Die Betten bleiben somit, touristisch gesprochen, “kalt”. Ein wirtschaftlicher Nutzen stellt sich nicht ein, ganze Ortsteile verkommen zur Schlafstadt, der Detailhandel wandert ab. Und das Geld, auch das der vielen Ausländer, bleibt in der Immobilie als Kapitalanlage geparkt.

Baufixierte Gemeindepolitik

Das einflussreiche Oberengadiner Baugewerbe und auch die Gemeindepolitiker hatten sich vehement gegen die Initiative gewehrt. Die dennoch hohe Annahmequote von 72% zeigt auf, wie weit sich die offizielle Politik von den Bedürfnissen ihrer Bevölkerung entfernt hat.

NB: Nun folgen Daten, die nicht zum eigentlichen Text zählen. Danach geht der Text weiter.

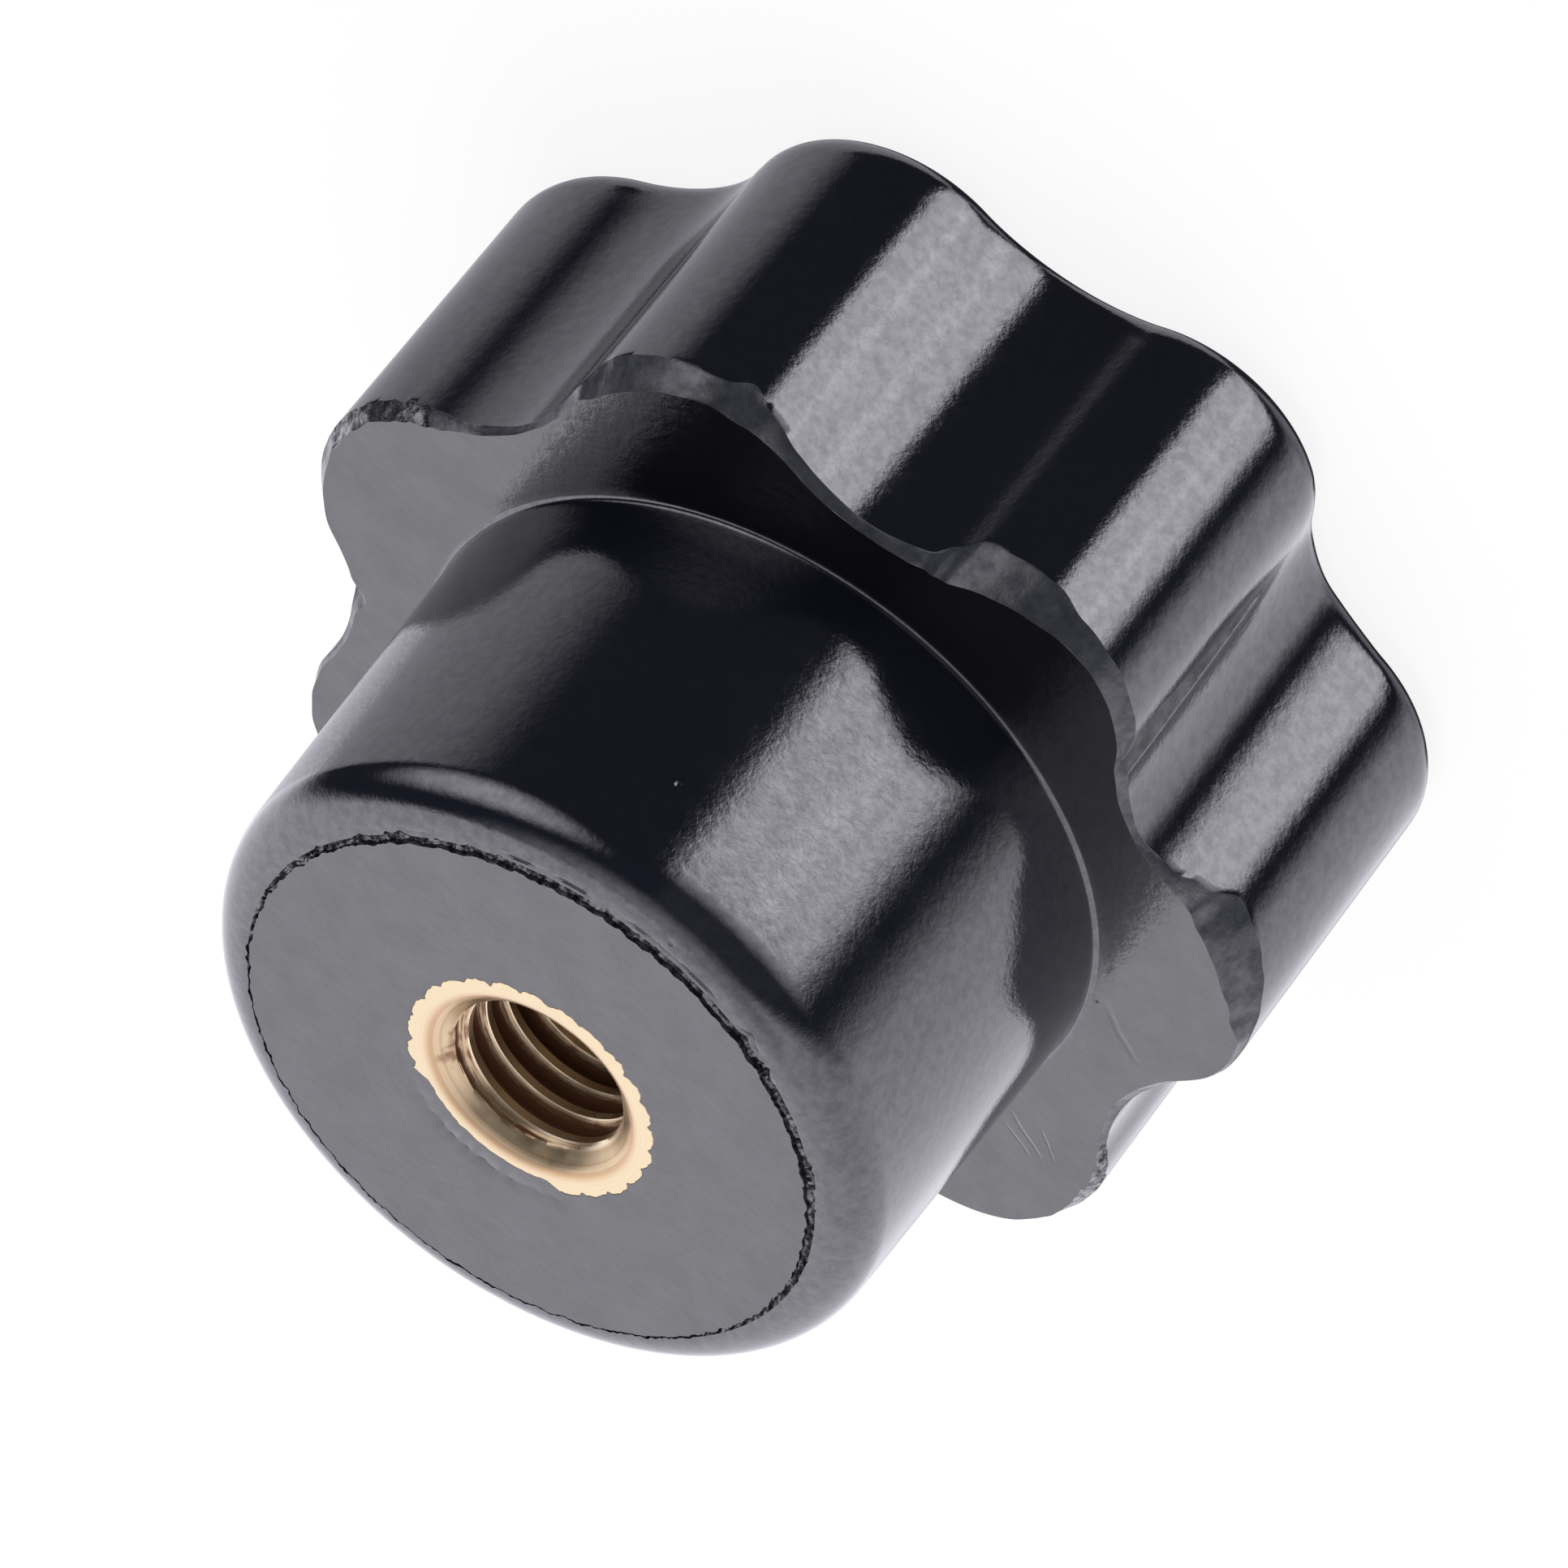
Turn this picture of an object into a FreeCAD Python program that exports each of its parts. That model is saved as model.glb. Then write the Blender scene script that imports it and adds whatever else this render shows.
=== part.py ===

Anderseits hat die Tourismusbranche die Initianten zumindest inoffiziell unterstützt. Was nützen dem Tourismus überzählige Bettenkapazitäten, wenn man sie nicht bewirtschaften kann. Herausgeputzte Luxusretorten sind für die Gäste nur attraktiv, wenn sie sie auch benutzen können – tagsüber aber sucht der Gast in den Bergen unverbaute Wildnis und Natur pur.

swissinfo, Alexander Künzle

Die Zahl der Ferienwohnungen hat sich seit 1980 verdoppelt, von 240’000 auf rund 420’000 (Eidg. Volkszählung 2000).
Schweizweit werden 12% aller Wohnungen nur als Ferienwohnung genutzt.
Graubünden und Wallis führen mit 37,1 resp. 35,7%.
Im Oberengadin beläuft sich dieser Anteil auf 58%.
Das Tessin folgt mit 24,4%.
Der Kanton Bern kommt nur auf einen Anteil von 9,8%.
In absoluten Zahlen dominiert jedoch das Wallis mit 61’614 Zweitwohnungs-Einheiten, gefolgt von Graubünden mit 47’902.
Es folgen Bern mit 45’623, und das Tessin mit 45’175.

Die Lex Koller (Bundesgesetz über den Erwerb von Grundstücken durch Personen im Ausland) nimmt Einfluss auf Bau und Erwerb von Zweitwohnungen.

Im Raumplanungsrecht in der aktuellen Fassung sind keine Regelungen zu diesem Thema vorgesehen.

Gemeinden oder Regionen können aber eigene Regelungen erlassen.

Der Bundesrat hat im Januar 2005 beantragt, die “Lex Koller” aufzuheben, und dafür das Raumplanungs-Gesetz zu revidieren.

Der Zweitwohnungsbau wird in der Schweiz oft kritisch mit Boden-Verschwendung und Beeinträchtigung von Orts- und Landschafts-Bildern in Zusammenhang gebracht.

Diese Fewo bringen oft nur geringen wirtschaftlichen Nutzen für die Region.

Das Potenzial könnte durch Massnahmen gefördert werden.